As far as toppings are concerned, the sky is the limit and the variations are endless. I even put corn on a pizza once, but my husband staunchly told me how wrong it was. You can include any of the following:

any kind of cheese
ground beef
canadien bacon
any kind of onion
artichoke hearts
bell pepper
fresh spinach
feta cheese
fresh mozzarella
roasted red peppers

This is just a short list, but offers an endless supply of possibilities. What do you like to put on your pizza? I bet there is a combination of ingredients that you find to be definitely divine.
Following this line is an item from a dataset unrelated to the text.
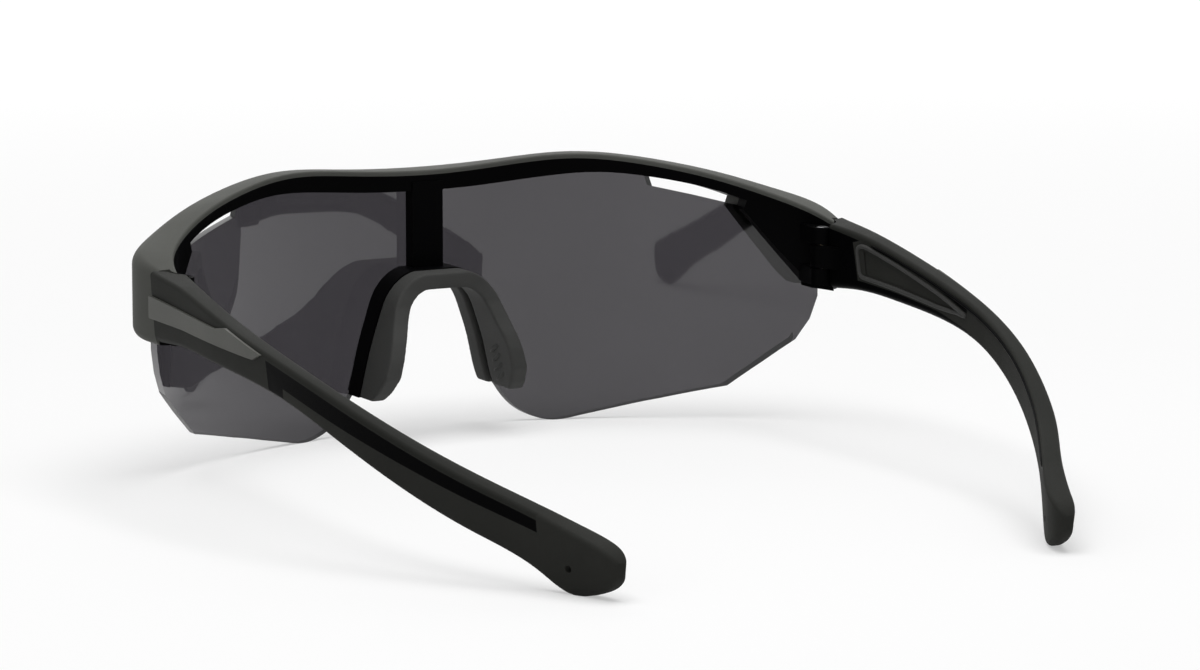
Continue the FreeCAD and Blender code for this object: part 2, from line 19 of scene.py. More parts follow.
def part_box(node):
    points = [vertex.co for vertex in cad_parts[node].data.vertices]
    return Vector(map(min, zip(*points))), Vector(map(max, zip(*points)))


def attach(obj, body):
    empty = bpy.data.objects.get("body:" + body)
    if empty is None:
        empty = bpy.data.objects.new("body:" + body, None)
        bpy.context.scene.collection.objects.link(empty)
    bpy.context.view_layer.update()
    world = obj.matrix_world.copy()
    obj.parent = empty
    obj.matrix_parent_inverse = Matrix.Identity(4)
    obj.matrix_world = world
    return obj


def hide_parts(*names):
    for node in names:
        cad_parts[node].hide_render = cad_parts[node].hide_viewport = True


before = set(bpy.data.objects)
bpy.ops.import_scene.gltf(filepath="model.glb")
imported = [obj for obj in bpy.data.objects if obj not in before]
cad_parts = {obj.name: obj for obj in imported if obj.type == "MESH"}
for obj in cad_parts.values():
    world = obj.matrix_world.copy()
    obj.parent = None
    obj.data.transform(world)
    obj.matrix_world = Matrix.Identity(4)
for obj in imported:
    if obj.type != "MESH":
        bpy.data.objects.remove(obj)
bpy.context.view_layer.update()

LOG = logging.getLogger("sunglasses")
MILLIMETRE = 0.001
MERGE_DISTANCE = 0.002 * MILLIMETRE


class Body(Enum):
    """The rigid bodies that pieces ride on."""

    FRONT = "front"
    LEFT = "left_temple"
    RIGHT = "right_temple"


class Slot(Enum):
    """Material slots of the record."""

    GRAPHITE = "graphite_shell"
    BLACK = "black_moulding"
    LENS = "smoke_lens"
    RUBBER = "soft_rubber"
    ACCENT = "accent_rib"
    STEEL = "screw_steel"
    BRASS = "bush_brass"


Colour = tuple[float, float, float]
Outline = Sequence[tuple[float, float]]
Finishes = dict[Slot, bpy.types.Material]


def mm(*values: float) -> Vector:
    """Return a point given in millimetres as a vector in metres."""
    return Vector(values) * MILLIMETRE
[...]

Wednesday, December 14, 2011

Southern Buttermilk Biscuits

Remember in an early scene of Gone With the Wind when Mammy is cinching up Scarlett's corset? After the corset is as tight as it will go, Mammy presents a plate heaping with food and tells Scarlett to eat. Scarlett promptly refuses because she wants to eat at the party she is getting ready for. But Mammy tells her "it ain't fittin" for a young belle to eat like a pig at a party. She needs to eat like a bird. After Mammy does a fair amount of fussing at Scarlett, she complies. What is the first thing she grabs off that plate? A big ole biscuit! White, fluffy goodness! And then she does something completely unladylike. She stuffs the whole thing in her mouth! I think that's awesome!

Gone With The Wind Pictures, Images and Photos

There are so many different variations of biscuits. But nothing really beats the garden variety plain version. It's simple. It's basic. It's good. I think some people would sell their soul for a perfect biscuit. Some people like them all by themselves. Some people drizzle honey on them or slather with butter. Some people use them as a sopping (yes...sopping is a real word in my world - it kinda makes me hungry) up tool for gravy and such.

There is definitely a trick to making them though. And that trick lies in the butter. It has to be super cold. If your butter is at room temperature, don't bother. Stick it in the freezer for a while until it hardens up. Then you are ready to proceed.

So without further ado, I give you White Fluffy Buttermilk Biscuits!

White, Fluffy Buttermilk Biscuits
2 cups self-rising flour
1 stick of very cold butter
3/4 cup buttermilk
melted butter

Preheat oven to 350 degrees. In a bowl, combine flour and cold butter cut into slices or cubes. With a pastry fork or with your hands, mash the butter into the flour until it resembles coarse crumbs. Add the buttermilk until moistened. Turn out onto a floured surface and knead 2-3 times until dough comes together. Lightly roll or pat the dough into a 3/4" thickness. Cut with a 2" biscuit cutter. Place biscuits on a greased cookie sheet. Bake for 11-13 minutes until golden brown. Melt some butter and brush on top of cooked biscuits. Serve warm.

Tuesday, December 13, 2011

Easy Red Beans and Rice

My husband and I are both Louisiana natives. Louisiana has a food style all its own. Somewhat spicy, somewhat southern, and somewhat cajun/creole. It's a happy combination! My husband was born in New Orleans and lived there until he went off to college. I, however, was a transplant from the north. I moved to central Louisiana when I was 6 years old. My mother was from Tennessee and my father was from Kentucky. So, when I was growing up we didn't eat Louisiana style food in our home because that is not what my mother knew to cook. But we certainly did enjoy eating the Louisiana fare when we were given the opportunity.

In Louisiana, gumbo and red beans and rice were a staple in most families. Red beans and rice were traditionally made by good Louisiana families on Mondays...the day they did the laundry. Wash day. Making red beans and rice from scratch was an all day affair that started the night before with soaking the beans. Every family had their own recipe because red beans and rice is what I call a Mawmaw recipe (a recipe that has never been written down and is always remembered). You know, it's like something your grandmother used to make from memory with a little of this and a little of that.

So as my first post, I am giving you my Mawmaw recipe for a quicker version of red beans and rice that doesn't take all day. My husband actually came up with this recipe and he taught me. You will have to adjust the spices to your taste because there aren't really any measurements.

Red beans and rice is not a very pretty dish, so I won't show you a picture. Oh...and by the don't have to make it on Monday. You can make it on any day that you do the wash. :)

Red Beans and Rice

2 ribs celery
1 medium onion
2 large cloves garlic
2 cans Blue Runner Beans (available at Wal Mart)
2 cans red kidney beans, rinsed and drained
1 large red beans from Popeyes (make sure they don't put any rice in it; make sure you request
it with no rice), this is my secret ingredient. I hope you can get it where you live.
1 lb smoked sausage of your choice, sliced or cubed
3 bay leaves
cajun seasoning
salt, to taste

In a food processor, process the celery, onions, and garlic very fine. Heat a couple of tablespoons of oil in a Dutch oven. When hot, saute the vegetables in the oil until tender. Add the Blue Runner beans, kidney beans, and the Popeye beans. Stir to combine. Add the sausage and bay leaves. Douse it with cajun seasoning. You can make it as mild or spicy as you like. If you think it needs salt, add a little salt. If it is too thick add a little water.

Serve over cooked rice and with a biscuit.

I'll share my biscuit recipe tomorrow. They are divine!